What I'm saying is that the alternates that pump full-blown HSR through Worcester flunk it on "WTF is this supposed to be?" grounds way, way before the "WTF is this supposed to cost?" question gets posed, much less compared to some other spine. Their alternatives choices are predicated on an assumption that Providence and Worcester are completely and utterly identical, interchangeable, and mutually exclusive picks. They're not. At no point does this corrupt little time-waster even ask the question "So what does a Providence or Worcester need out of the NEC, and what does the NEC need out of a Providence or Worcester?" Nope. It's "here's Choice A, here's Choice B; now let's quickly distract ourselves with tunneling talk before somebody remembers that this is a binary answer to a question no one asked."


This is the same corrupt little time-waster organization that couldn't even be arsed to ask that question about the CBD's of fricking Philly and Baltimore when pushing those tunnel bypasses underneath downtown. The Philly public presentation in early January was one great gobsmacked chorus of "WTF is this supposed to be???" from everyone from individual voters to business leaders to elected pols. With knives going out for NEC FUTURE's hide on the revenue questions before cost questions. So much of Philly's active CBD redevelopment winds the center of the universe tighter than ever around 30th St. Station, and this plan runs completely contrary to where they thought it was going. The locals and especially the 1%'ers with real estate money were more immediately confused and troubled about that disconnect than they were about what Big Dig under Philly was going to cost.

Unasked questions about basic-ass mission statement are killing them in the 2nd largest city on the NEC. Soon will be killing them in the 3rd largest city on the NEC when Baltimore gets its crack at a public inquisition. It's going to kill them in a half-dozen other places before Providence v. Worcester even gets its turn in the queue. But the more people NEC FUTURE gets to distract into thinking this is about political will to take on large costs, the longer they get to waste everyone's time and money before the jig is up.
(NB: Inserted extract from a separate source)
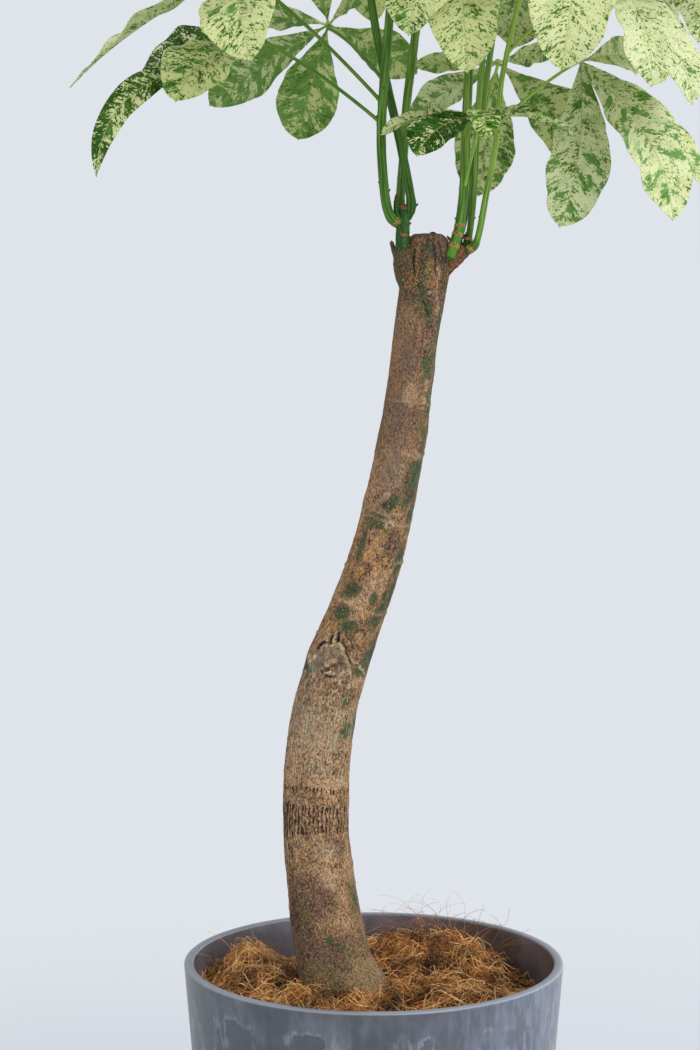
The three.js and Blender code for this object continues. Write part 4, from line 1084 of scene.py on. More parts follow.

Some of the responses in this thread are taking that bait. NEC FUTURE wants this to be a stubborn Crazy Transit Pitches argument about 'possibles' and 'challenges' and freeing one's mind to spend hundreds of billions on 'possibles' and 'challenges'. It's a means to an end to justify their continued existence producing studies-about-studies. They are scared to death about getting grilled on needs, purpose, and synergies that actually require them to justify their existence. Personally, I think the hugely encouraging takeaway from the Philly presentation is that the locals paid so little attention to the distractions and went right for the jugular on the existential questions and contradictions. I'll be even more encouraged if Baltimore skewers them with same or better laser-like focus on what matters. The faster NEC FUTURE can get wiped off the face of the earth, the faster we can replace them with a coalition of non-grifters who ask the right questions first.